# Needing help with a few things



## Lisa_Woody (Sep 21, 2008)

Hi , I am new to the forum and would like to thank you for any replies in advance 

I have left the story of Woody in my introduction but long story short, I have rescued this little chap who is approx 4-5 weeks old 
He was about 2 weeks old when I first bought him home and with not having any idea about hand rearing I crushed some of my other tiels seed added a little water and tried my best to get some down him , he was in a sorry state , cold , weak, and I think constipated,
The park keeper who gave him to me, expressed that I shouldnt take it to heart if he doesnt survive as he is so weak and they are hard to hand rear etc..
Well after a visit to pet shop, hand rearing food £16.99 was a little more than I wanted to pay for a bird that didnt look like it would last the night , so off to a different shop where I bought a bag of chick feed(please dont shout at me if wrong ) for 50p put it in grounder and syringe fed him every 3-4 hours..
He is still here today wooooooohooooooooooooooo
I have just started to feed him soaked egg food from a spoon before I top up with the syringe...Am I going in the right direction is what I want to know as I have no idea what is right or wrong , but would like to add that something must be right if he is still here today...

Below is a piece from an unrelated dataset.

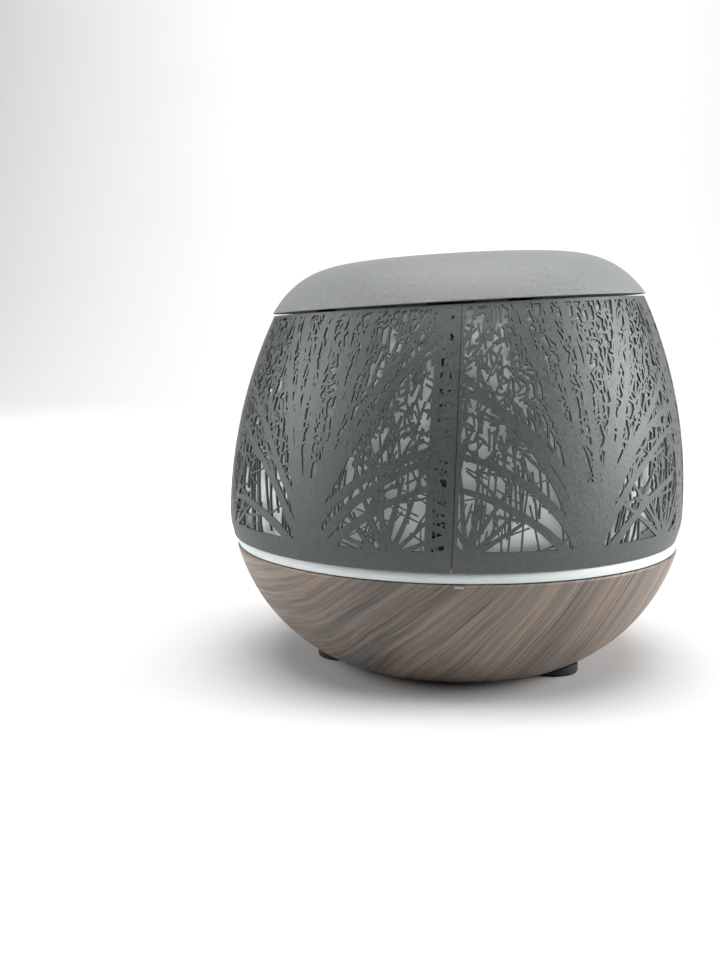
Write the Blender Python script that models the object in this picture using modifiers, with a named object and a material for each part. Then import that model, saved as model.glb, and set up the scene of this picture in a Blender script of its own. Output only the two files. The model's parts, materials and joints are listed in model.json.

Also I need help with how to clean up dried food around his face feathers and some on chest ......... It has been very hard to press gently on the syringe while he is going crazy for it and his head bobbing about all over the place and he gets decorated in the stuff......I clean him up ......but while at work My daughter or hubby has to feed him and they not so particular with him as I am and he is in a right old state now,think they a little scared to touch him with how small he is etc.... I have tried a Q tip in warm water stroking over it but it will not budge any idea's 

But the brighter side is , when I wolf whistle and make kissing moises he now wakes up ready for his next meal, he has been moved from the plastic fish tank into a cage and will try at feeding time to climb up, has even made it onto th low perch a couple of time, tho doesnt bother any other time, I think I kept him snug in his box for to long , not knowing he could be out for a while...but Im learning and he is progressing 

If anybody could help with the major clean up of him and point me in the right direction for the correct food I would be most grateful

Lisa
xx


----------



## elijahfan (Jul 28, 2008)

sounds like you are doing a greta job, i ahve never hand reard befroe but i know you will get som help soon


----------



## sweetrsue (Jul 8, 2008)

I would get the hand rearing food. It has what babies need to grow. He is a long way from weaning and needs a proper diet. I have found Kay Tee baby bird formula in cans as well as in a bag. The can should be the cheaper as it's smaller and one can should get the baby all the way through. I just use moist paper towels to clean my babies faces up. I find it's easier with a spoon to hand feed. I just bend a half teaspoon and bend the spoon part into kind of a u shape so it's more like the bottom beak of a parent. They can take the food at their own rate and they still get it down thier chest but not so much everywhere else. A Q-Tip diped in water should help to soften the dried on stuff but don't expect to get it off all at once. If you can put a heating pad under what he is in now that would help. He needs the warmth to digest his food.


----------



## tielfan (Aug 31, 2008)

Warm water on a washcloth is good for cleaning up messy feathers. Move the washcloth in an upward and outward direction (away from the bird and toward you). This moves the spilled food away from the bird, which is what you want. Wiping downward presses the mess deeper into the feathers so don't go that way!


----------